• **WHAT YOU ARE ASKED TO DO**:
Using the entries below, output exactly the line containing "The three.js and Blender code for this object" and all lines that follow it to the end.

** START OF MATERIAL FOR THIS EXERCISE **

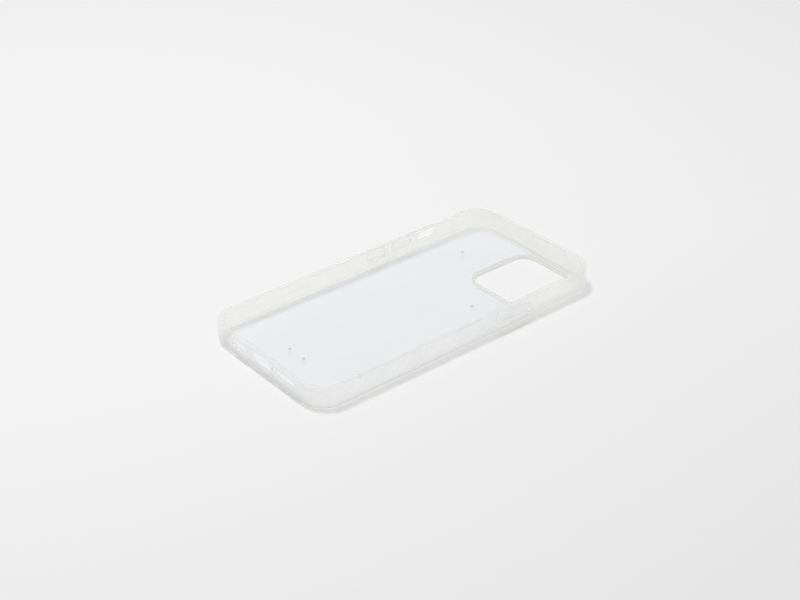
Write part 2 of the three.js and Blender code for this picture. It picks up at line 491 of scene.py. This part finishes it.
camera_width, camera_length, camera_radius = 35.0, 34.2, 7.0
camera_x, camera_y = 14.85, 53.15
camera_place = Matrix.Translation((camera_x * mm, camera_y * mm, 0.0))
lining = 0.8
strip_start = 3.4        # the soft strips start this far inside the camera window's near corner
strip_x = camera_x - camera_width / 2 + strip_start
strip_y = camera_y - camera_length / 2 + strip_start
strip_overlap = 0.3      # how far the strips run into the foot
strip_lift = 0.02


def corner_solid(gap, ease):
    """The camera corner of the case from the soft strips' ends outwards, moved out by a gap."""
    side, radius = 60.0, 0.4
    middle = Vector((strip_x - gap + side / 2, strip_y - gap + side / 2, 0.0)) * mm
    levels = eased(side, side, radius, back_z, plate_top, ease, ease)
    return lofted("corner", levels, Matrix.Translation(middle), 4)


strip_size = (
    window_width + 2 * strip_overlap, window_length + 2 * strip_overlap,
    window_radius + strip_overlap,
)
strips = lofted("strips", [(*strip_size, back_z + strip_lift), (*strip_size, plate_top)], steps=24)
strips = worked(strips, keep=[corner_solid(0.0, 0.0)])

ring_edge = 0.15         # round under the ring, at the hole
ring_shoulder = 0.25     # round under the ring, on its outside
ring_joint = 0.12        # round above, next to the plate
hole_round = 0.2         # round above, at the hole
ring_section = (
    quarter(ring_edge, ring_edge, ring_edge, 180, 270, 4)
    + quarter(lining - ring_shoulder, ring_shoulder, ring_shoulder, 270, 360, 5)
    + quarter(lining - ring_joint, plate_top - ring_joint, ring_joint, 0, 90, 4)
    + quarter(hole_round, plate_top - hole_round, hole_round, 90, 180, 5)
)
ring_section = [(-across, height) for across, height in ring_section]
surround = swept("surround", ring_section, camera_width, camera_length, camera_radius, frost)
surround.data.transform(camera_place)

camera_hole = lofted("hole", eased(
    camera_width, camera_length, camera_radius, 0.0, plate_top, ring_edge, hole_round),
    camera_place, 24)
bumper = worked(bumper, add=[strips, surround], cut=[camera_hole])


def facing(direction, along, height):
    """Turns a solid so that its height points out of a wall, with its middle at the outer face."""
    outward = Vector(direction)
    upward = Vector((0.0, 0.0, 1.0))
    sideways = upward.cross(outward)
    face = case_width / 2 if outward.x else case_length / 2
    middle = outward * face * mm + sideways * along * mm + upward * height * mm
    return Matrix.Translation(middle) @ Matrix((sideways, upward, outward)).transposed().to_4x4()


cut_z = 7.425            # middle height of every opening and button
end_wall = (0.0, -1.0, 0.0)
left_wall = (-1.0, 0.0, 0.0)
right_wall = (1.0, 0.0, 0.0)
slot_height, slot_radius = 4.0, 1.98
wall_openings = [        # name, wall, place along it, width, height, corner radius
    ("port", end_wall, 0.0, 13.6, 5.7, 2.4),
    ("microphone_slot", end_wall, -14.3, 10.0, slot_height, slot_radius),
    ("speaker_slot", end_wall, 15.9, 13.5, slot_height, slot_radius),
    ("mute_slot", left_wall, -41.85, 10.5, slot_height, slot_radius),
]
opening_mouths = (0.15, 0.3)         # rounds at the inner and the outer face
openings = [
    lofted(
        name, eased(width, height, radius, -wall, 0.0, *opening_mouths),
        facing(direction, along, cut_z))
    for name, direction, along, width, height, radius in wall_openings
]

button_height = 3.4
web_width = 0.9
button_straight = 0.02   # half of the straight left between the rounds at a window's end
button_mouths = (0.05, 0.08)
buttons = [              # name, wall, place along it, length
    ("volume_up", left_wall, -27.35, 10.4),
    ("volume_down", left_wall, -13.35, 10.4),
    ("power", right_wall, 25.05, 17.5),
]
for name, direction, along, length in buttons:
    window = (
        length + 2 * web_width, button_height + 2 * web_width,
        button_height / 2 + web_width - button_straight,
    )
    openings.append(lofted(
        name, eased(*window, -wall, 0.0, *button_mouths), facing(direction, along, cut_z)))
bumper = finished(worked(bumper, cut=openings), frost)
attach(bumper, "case")
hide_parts("bumper_frame")


# --- Back plate ----------------------------------------------------------------------------------
# Clear hard polycarbonate sheet with a cool tint, moulded first; the bumper is bonded to its edge.
# One corner is notched for the camera surround, and four small bumps keep the phone off the sheet.
tint_cool = (0.93, 0.945, 0.988)
tint_clear = (0.975, 0.98, 0.996)
# Painted shade for the small bumps on the sheet.
painted_shade_grey = (0.58, 0.58, 0.59, 1.0)

plate_finish = Finish("clear_polycarbonate")
plate_film = plate_finish.noise(42.0, 2.0)
plate_smudge = plate_finish.noise(160.0, 4.0)
plate_tint = plate_finish.node(
    "ShaderNodeValToRGB", {"stops": [(0.35, tint_cool), (0.65, tint_clear)]}, Fac=plate_film)
# The bumps above the sheet are painted grey and made less clear: painted shade on the bumps.
bump_shade_mask = plate_finish.above(2.02, 2.1)
plate_tint = plate_finish.node(
    "ShaderNodeMix", {"data_type": "RGBA"}, "Result", Factor=bump_shade_mask, A=plate_tint, B=painted_shade_grey)
plate_drawn = plate_finish.node(
    "ShaderNodeMapping", Vector=plate_finish.place, Scale=(40.0, 1400.0, 40.0))
plate_scratch = plate_finish.node(
    "ShaderNodeTexNoise", Vector=plate_drawn, Scale=1.0, Detail=4.0)
plate_bump = plate_finish.node(
    "ShaderNodeBump", Height=plate_scratch, Strength=0.05, Distance=0.01 * mm)
plate_finish.set(
    Base_Color=plate_tint, Roughness=0.05 + 0.12 * plate_smudge, Normal=plate_bump,
    IOR=1.5, Alpha=0.17 + 0.10 * plate_film + 0.35 * bump_shade_mask,
)

seam = 0.03              # hairline between the plate's edge and the soft moulding
plate_ease = 0.08
plate_width, plate_length = window_width - 2 * seam, window_length - 2 * seam
plate = lofted("clear_plate", [
    (plate_width - 2 * inset, plate_length - 2 * inset, window_radius - seam - inset, height)
    for inset, height in rounded(back_z, plate_top, plate_ease, plate_ease, 4)
], steps=24)
clear_of = lining + seam
around = lofted("around", eased(
    camera_width + 2 * clear_of, camera_length + 2 * clear_of, camera_radius + clear_of,
    back_z, plate_top, plate_ease, plate_ease), camera_place, 24)
plate = worked(plate, cut=[corner_solid(seam, plate_ease), around])

bump_radius = 0.7
bump_roundness = 0.999
bump_root = 0.3          # how deep a bump reaches into the sheet
bump_height = foot_top - plate_top
bump_steps = 6
bump_places = ((-6.55, -56.15), (2.75, -56.15), (-20.2, 49.05), (16.8, 21.25))
bump_turns = [math.pi / 2 * step / bump_steps for step in range(bump_steps)]
bump_levels = [(bump_radius, plate_top - bump_root)] + [
    (bump_radius * math.cos(a), plate_top + bump_height * math.sin(a)) for a in bump_turns
]
bumps = [
    lofted(
        "bump", [(2 * r, 2 * r, r * bump_roundness, height) for r, height in bump_levels],
        Matrix.Translation((x * mm, y * mm, 0.0)), bump_steps)
    for x, y in bump_places
]
plate = finished(worked(plate, add=bumps), plate_finish)
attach(plate, "case")
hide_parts("back_plate")


# --- Side buttons --------------------------------------------------------------------------------
# Three pads of the bumper's own soft plastic, each hung in its window on a thin sloping web.
# The web is moulded with the pad and the wall, and flattens when the pad is pressed.
pad_proud = 0.35         # out of the wall's face
pad_depth = 1.2          # into the wall
pad_round = 0.22
end_roundness = 0.99     # the pads' ends are almost half circles
web_gap = 0.02
web_thickness = 0.3
web_outer_z = -0.36
web_inner_z = -0.03
web_outer = -(web_width - web_gap)
web_section = [
    (web_outer, web_outer_z), (-web_gap, web_inner_z),
    (-web_gap, web_inner_z - web_thickness), (web_outer, web_outer_z - web_thickness),
]
for name, direction, along, length in buttons:
    place = facing(direction, along, cut_z)
    pad = lofted(f"{name}_pad", [
        (
            length - 2 * inset, button_height - 2 * inset,
            (button_height / 2 - inset) * end_roundness, height,
        )
        for inset, height in rounded(-pad_depth, pad_proud, pad_round, pad_round)
    ], place)
    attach(finished(pad, frost), name)
    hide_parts(f"{name}_button")

    web = swept(
        f"{name}_skirt", web_section, length, button_height,
        button_height / 2 * end_roundness, frost, 10)
    web.data.transform(place)
    finished(web, frost)
    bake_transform(web)
    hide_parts(f"{name}_web")
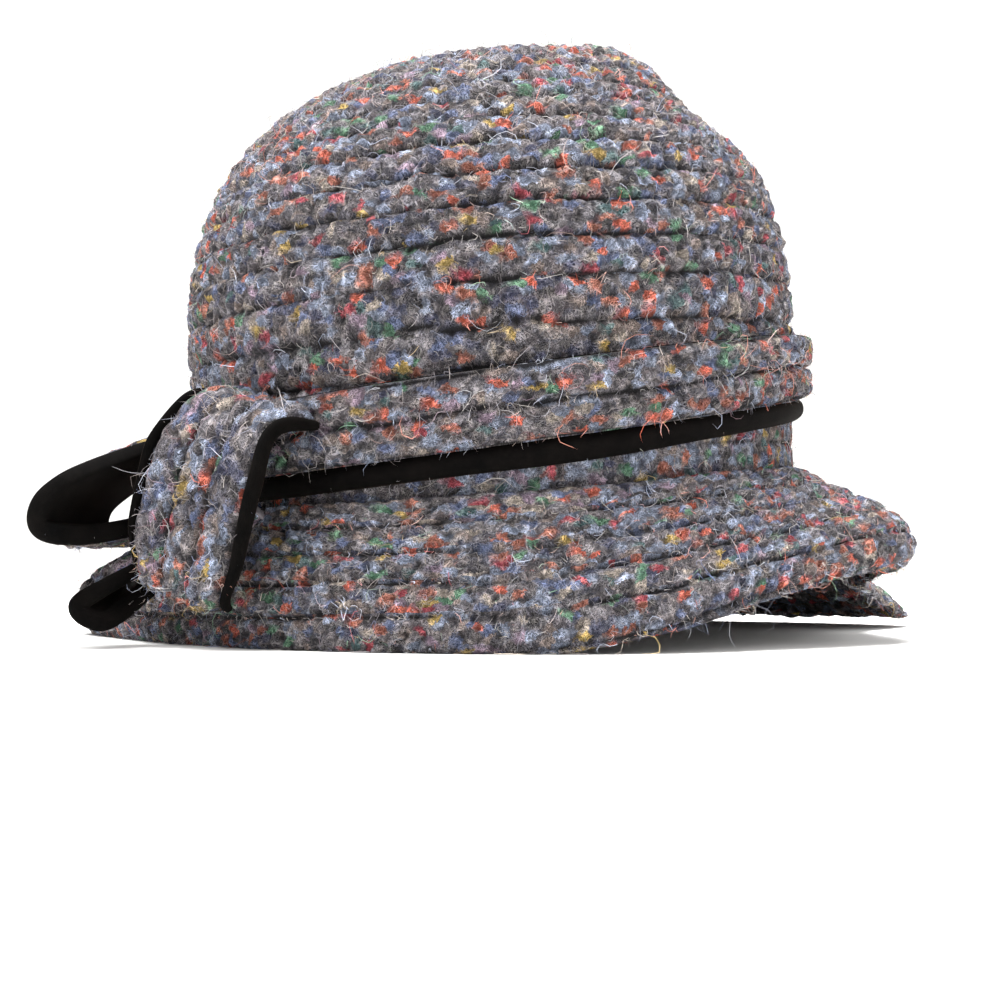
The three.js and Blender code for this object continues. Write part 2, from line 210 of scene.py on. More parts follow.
def crown_turn():
    lean, roll = math.radians(CROWN_LEAN), math.radians(-CROWN_ROLL)
    about_x = np.array([[1, 0, 0], [0, math.cos(lean), -math.sin(lean)], [0, math.sin(lean), math.cos(lean)]])
    about_y = np.array([[math.cos(roll), 0, math.sin(roll)], [0, 1, 0], [-math.sin(roll), 0, math.cos(roll)]])
    return about_x @ about_y


CROWN_TURN = crown_turn()
CROWN_DOWN = CROWN_TURN @ np.array([0, 0, -1.0])


def from_crown(x, y, z):
    points = np.stack(np.broadcast_arrays(x, y, z), axis=-1)
    return points @ CROWN_TURN.T + np.array([0, 0, BAND_PLANE_HEIGHT])


def oval_radius(azimuth):
    turn = np.radians(azimuth)
    return 1 / np.hypot(np.sin(turn) / CROWN_HALF_WIDTH, np.cos(turn) / CROWN_HALF_LENGTH)


def wall_point(azimuth, height, offset):
    down = np.clip((CROWN_EQUATOR - height) / CROWN_EQUATOR, 0, 1)
    radius = oval_radius(azimuth) * mix(1, CROWN_WAIST, down) + offset
    turn = np.radians(azimuth)
    return from_crown(radius * np.sin(turn), -radius * np.cos(turn), height)


def dent_at(azimuth, climb):
    depth = 0
    for dent in DENTS:
        turn = np.mod(azimuth - dent["azimuth"] + 540, 360) - 180
        away = np.hypot(turn / dent["around"], (climb - dent["climb"]) / dent["up"])
        depth = depth + dent["depth"] * CROWN_HEIGHT * np.exp(-away * away)
    return depth


def dome_point(azimuth, climb, offset):
    rise = climb * math.pi / 2
    dent = dent_at(azimuth, climb) * ease(np.clip((1 - climb) / 0.2, 0, 1))
    radius = (oval_radius(azimuth) + offset - dent) * np.cos(rise) ** (2 / CROWN_FULLNESS)
    dome_height = CROWN_HEIGHT - CROWN_EQUATOR + offset - dent
    height = CROWN_EQUATOR + dome_height * np.sin(rise) ** (2 / CROWN_FULLNESS)
    turn = np.radians(azimuth)
    return from_crown(radius * np.sin(turn), -radius * np.cos(turn), height)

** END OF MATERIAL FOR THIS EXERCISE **

• **SOLUTION**:
The three.js and Blender code for this object continues. Write part 2, from line 210 of scene.py on. More parts follow.
def crown_turn():
    lean, roll = math.radians(CROWN_LEAN), math.radians(-CROWN_ROLL)
    about_x = np.array([[1, 0, 0], [0, math.cos(lean), -math.sin(lean)], [0, math.sin(lean), math.cos(lean)]])
    about_y = np.array([[math.cos(roll), 0, math.sin(roll)], [0, 1, 0], [-math.sin(roll), 0, math.cos(roll)]])
    return about_x @ about_y


CROWN_TURN = crown_turn()
CROWN_DOWN = CROWN_TURN @ np.array([0, 0, -1.0])


def from_crown(x, y, z):
    points = np.stack(np.broadcast_arrays(x, y, z), axis=-1)
    return points @ CROWN_TURN.T + np.array([0, 0, BAND_PLANE_HEIGHT])


def oval_radius(azimuth):
    turn = np.radians(azimuth)
    return 1 / np.hypot(np.sin(turn) / CROWN_HALF_WIDTH, np.cos(turn) / CROWN_HALF_LENGTH)


def wall_point(azimuth, height, offset):
    down = np.clip((CROWN_EQUATOR - height) / CROWN_EQUATOR, 0, 1)
    radius = oval_radius(azimuth) * mix(1, CROWN_WAIST, down) + offset
    turn = np.radians(azimuth)
    return from_crown(radius * np.sin(turn), -radius * np.cos(turn), height)


def dent_at(azimuth, climb):
    depth = 0
    for dent in DENTS:
        turn = np.mod(azimuth - dent["azimuth"] + 540, 360) - 180
        away = np.hypot(turn / dent["around"], (climb - dent["climb"]) / dent["up"])
        depth = depth + dent["depth"] * CROWN_HEIGHT * np.exp(-away * away)
    return depth


def dome_point(azimuth, climb, offset):
    rise = climb * math.pi / 2
    dent = dent_at(azimuth, climb) * ease(np.clip((1 - climb) / 0.2, 0, 1))
    radius = (oval_radius(azimuth) + offset - dent) * np.cos(rise) ** (2 / CROWN_FULLNESS)
    dome_height = CROWN_HEIGHT - CROWN_EQUATOR + offset - dent
    height = CROWN_EQUATOR + dome_height * np.sin(rise) ** (2 / CROWN_FULLNESS)
    turn = np.radians(azimuth)
    return from_crown(radius * np.sin(turn), -radius * np.cos(turn), height)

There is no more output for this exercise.